While the adaptation of oral culture to literary ends is never uncomplicated, the accommodation of blues to poetry presents particular difficulties. “Blues,” writes folk musicologist Paul Oliver, “is for singing. It is not a form of folk song that stands up particularly well when written down” (8). A poet who wants to write blues can avoid this trap by poeticizing the form—but this is only to fall into another trap, for blues made literary read not like refined folk song but like bad poetry. For Oliver, there is no safe passage between this Scylla and Charybdis: the poetry of the blues eludes the self-conscious imitator inevitably (9–14). We need not concur with the absoluteness of this judgment to appreciate its force.

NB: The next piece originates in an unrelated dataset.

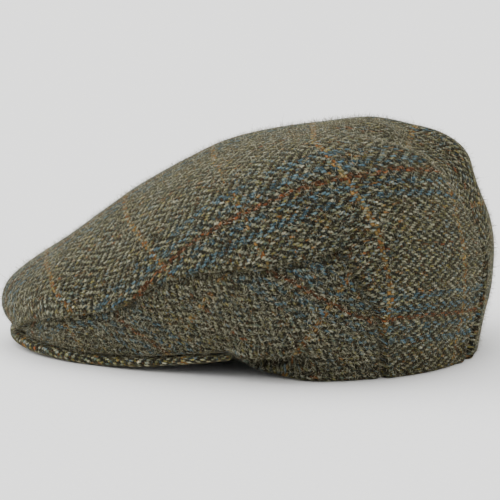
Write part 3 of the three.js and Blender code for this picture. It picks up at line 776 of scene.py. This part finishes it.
# gaps between yarns are in shade, and strands of fibre, 0.3 mm wide, run along each yarn
gap = node(wool, "MapRange", relief, 0.1, 0.9, 0.25, 1.1)
weft_strands, warp_strands = [node(wool, "VectorMath MULTIPLY", bent, stretch)
                              for stretch in ((3.6, 0.5, 1), (0.5, 3.6, 1))]
strand_place = node(wool, "Mix", {0: warp_up, 4: weft_strands, 5: warp_strands}, out=1, data_type="VECTOR")
strands = node(wool, "TexNoise", {"Vector": strand_place, "Scale": 1.0, "Detail": 2, "Roughness": 0.7})
strand_gain = node(wool, "MapRange", strands, 0.3, 0.7, 0.45, 1.6)
own_gain = node(wool, "Math MULTIPLY_ADD", tone_roll, 0.9, 0.57)
patches = node(wool, "TexNoise", {"Vector": in_mm, "Scale": 0.05, "Detail": 2, "Roughness": 0.6})
patch_gain = node(wool, "MapRange", patches, 0.3, 0.7, 0.85, 1.15)
gain = node(wool, "Math MULTIPLY", node(wool, "Math MULTIPLY", gap, strand_gain),
            node(wool, "Math MULTIPLY", own_gain, patch_gain))
dimmed = node(wool, "Math MULTIPLY", gain, TWEED_LIGHT, name="cloth_tone")
lit = node(wool, "Mix", {0: 1.0, 6: yarn_colour, 7: dimmed}, out=2, data_type="RGBA", blend_type="MULTIPLY")
# stray fibres lie across the yarns in all directions
stray = node(wool, "TexNoise", {"Vector": in_mm, "Scale": 1.6, "Detail": 4, "Roughness": 0.9})
veil = node(wool, "MapRange", stray, 0.5, 0.7, 0.0, 0.5)
cloth_colour = node(wool, "Mix", {0: veil, 6: lit, 7: shade("66644f")}, out=2, data_type="RGBA")
height = node(wool, "Math ADD", relief, node(wool, "Math MULTIPLY", strands, 0.6))
bumps = node(wool, "Bump", {"Height": height, "Strength": 1.0, "Distance": 0.0006})
skin = node(wool, "BsdfPrincipled", {"Base Color": cloth_colour, "Roughness": 0.95, "IOR": 1.5,
                                     "Specular IOR Level": 0.1, "Sheen Weight": 0.12, "Sheen Roughness": 0.4,
                                     "Sheen Tint": shade("e8dfae"), "Normal": bumps})
node(wool, "OutputMaterial", skin)

# Nap: short loose fibres of the same wool that stand off the cloth, mostly pale, some dark. Its sizes are
# in metres, as the node tree reads them.
loose_wool, fibre_tree = painted("loose_wool_fibres")
fibre_noise = node(fibre_tree, "TexNoise", {"Vector": node(fibre_tree, "TexCoord", out=3), "Scale": 900,
                                            "Detail": 1})
fibre_colour = node(fibre_tree, "ValToRGB", fibre_noise, stops=("LINEAR", [(0.4, "57533f"), (0.6, "b4b097")]))
fibre_skin = node(fibre_tree, "BsdfPrincipled", {"Base Color": fibre_colour, "Roughness": 0.8,
                                                 "Specular IOR Level": 0.2})
node(fibre_tree, "OutputMaterial", fibre_skin)

FIBRE_LENGTH = 0.0032
FIBRE_WIDTH = 0.00013
# how far each of the four kinds of fibre bends sideways, rises and curls back, as shares of its length
FIBRE_SHAPES = [(0.15, 0.25, 0.0), (-0.45, 0.4, 0.25), (0.6, 0.5, 0.5), (-0.2, 0.75, 0.3)]
# how far a fibre may turn sideways, up off the cloth and round on it, in radians
FIBRE_TURN_LOW = (-0.3, -0.9, 0)
FIBRE_TURN_HIGH = (0.3, 0.15, 6.2832)

nap = bpy.data.node_groups.new("nap_of_fibres", "GeometryNodeTree")
for label, kind in (("Surface", "NodeSocketGeometry"), ("Fibres per square metre", "NodeSocketFloat"),
                    ("Length", "NodeSocketFloat"), ("Width", "NodeSocketFloat"), ("Seed", "NodeSocketInt"),
                    ("Joints", "NodeSocketInt")):
    nap.interface.new_socket(label, in_out="INPUT", socket_type=kind)
nap.interface.new_socket("Fibres", in_out="OUTPUT", socket_type="NodeSocketGeometry")
surface, density, fibre_length, fibre_width, nap_seed, fibre_joints = node(
    nap, "NodeGroupInput", out=None).outputs[:6]
scatter = node(nap, "GeometryNodeDistributePointsOnFaces", {"Mesh": surface, "Density": density,
                                                            "Seed": nap_seed}, out=None)
strip = node(nap, "GeometryNodeMeshGrid", 1.0, 1.0, fibre_joints, 2)
strip_x, strip_y = node(nap, "SeparateXYZ", node(nap, "GeometryNodeInputPosition"), out=None).outputs[:2]
kinds = node(nap, "GeometryNodeGeometryToInstance", out=None)
run = node(nap, "Math ADD", strip_x, 0.5)
run_squared = node(nap, "Math MULTIPLY", run, run)
taper = node(nap, "Math MULTIPLY", strip_y, node(nap, "Math MULTIPLY_ADD", run, -0.8, 1.0))
half_width = node(nap, "Math MULTIPLY", taper, fibre_width)
for sideways, rise, curl in FIBRE_SHAPES:
    forward = node(nap, "Math MULTIPLY_ADD", run_squared, -curl, run)
    swerve = node(nap, "Math MULTIPLY", run_squared, sideways)
    up = node(nap, "Math MULTIPLY_ADD", run_squared, -0.5 * rise, node(nap, "Math MULTIPLY", run, rise))
    forward, swerve, up = [node(nap, "Math MULTIPLY", part, fibre_length) for part in (forward, swerve, up)]
    shaped = node(nap, "CombineXYZ", forward, node(nap, "Math ADD", half_width, swerve), up)
    fibre = node(nap, "GeometryNodeSetPosition", {"Geometry": strip, "Position": shaped})
    nap.links.new(fibre, kinds.inputs[0])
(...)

Langston Hughes was the first writer to grapple with the inherent difficulties of blues poetry, and he succeeded—not always, but often—in producing poems that manage to capture the quality of genuine blues in performance while remaining effective as poems. This essay will show how in inventing blues poetry Hughes solved the two closely related problems I have sketched: first, how to write blues lyrics in such a way that they work on the printed page, and second, how to exploit the blues form poetically without losing all sense of authenticity.

I

It is sometimes useful to define “blues poetry” in the broadest possible terms, as Onwuchekwa Jemie does, for example, in his introduction to Hughes’s work: “The blues poem . . . is one that, regardless of form, utilizes the themes, motifs, language, and imagery common to popular blues literature” (44). Such a definition usefully stresses how pervasively the blues influence Hughes’s art; in fact, Jemie is quite willing to classify much of Hughes’s prose as blues poetry. For the purposes of this essay, however, I am considering the category of blues poetry to include those lyrics that make use of blues imagery, formulae and rhythms, as well as a stanza that is at least closely related to the normative blues form. This reasonably narrow definition makes systematic analysis of Hughes’s blues poems fruitful, for within this class of poems a certain consistency of technique can be identified.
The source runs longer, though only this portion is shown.